Riding Mexico's excellent, utilitarian rail system I couldn't help feeling that we are sometimes over-engineering and prettifying our expanding system at the expense of potential future growth and a faster construction schedule. My preference is for less marble and more portals paired with seating configurations to serve the anticipated volume of riders on a line that will extend to the Westwood/Brentwood VA. We seem to have concluded that Angelenos, particularly so-called discretionary riders (e.g., Westsiders) require certain amenities. Maybe, but maybe we would grow ridership faster and make more Angelenos happy transit riders if we built a less fanciful system faster and for less money than the subway extension and other programs are estimated to cost.

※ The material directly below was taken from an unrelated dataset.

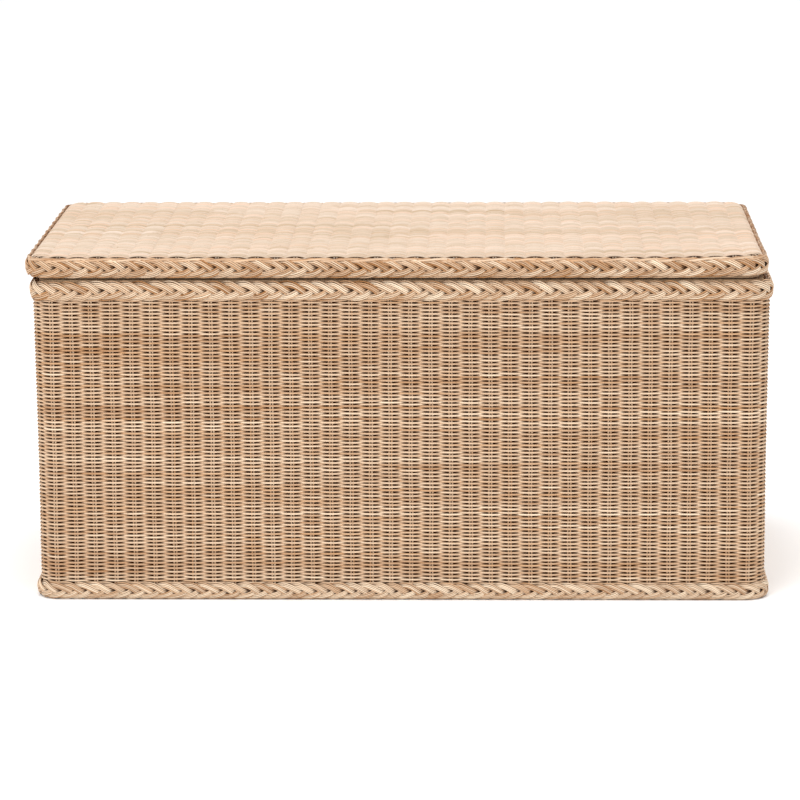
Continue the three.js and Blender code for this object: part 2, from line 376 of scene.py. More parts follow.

In addition to loving Mexico City's trains and buses and endless network of colectivos, I have bikeshare envy for Ecobici, Mexico City's massive and growing bikeshare program. As of April, Ecobici had 444 stations with 6,000 bicycles. For the week I was there, I relied daily on the excellent network that covers an ever-expanding footprint of the city. And like CicLAvia and our own embrace of complete streets, Ecobici is transforming the way a city with traffic that is worse that Los Angeles will ever see, views mobility. Anyone who still has his or her head in the sand and thinks L.A.'s Mobility Plan goes too far has got to experience Ecobici and the dedicated bike infrastructure including protected bike lanes Mexico City has created on streets and boulevards far more crowded with commuters than we see in L.A. Mexico City gets it. How come some Angelenos still don't?

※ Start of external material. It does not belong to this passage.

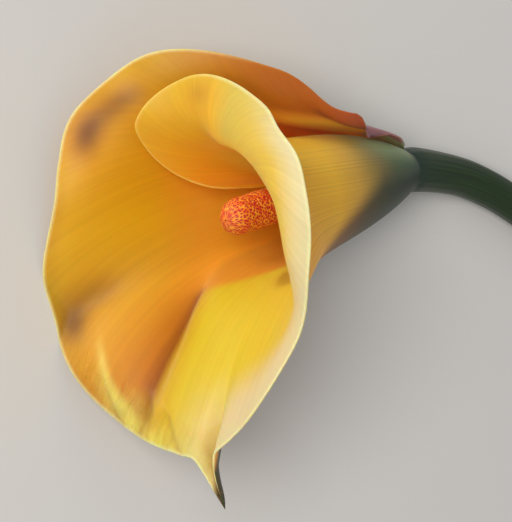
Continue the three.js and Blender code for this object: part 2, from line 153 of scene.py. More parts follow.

The weekly Sunday closing of Reforma, a major Mexico City thoroughfare like Wilshire Blvd to traffic, was another inspiring vision for Los Angeles.

Metro CEO Phil Washington is promising to leave no stone unturned in the quest to find innovations large and small, to improve the construction and delivery of transportation service to the public. Mexico City and other mega cities are surely on the CEO's list as transit systems to study for lessons for Los Angeles. My advice to Metro: start with Mexico City.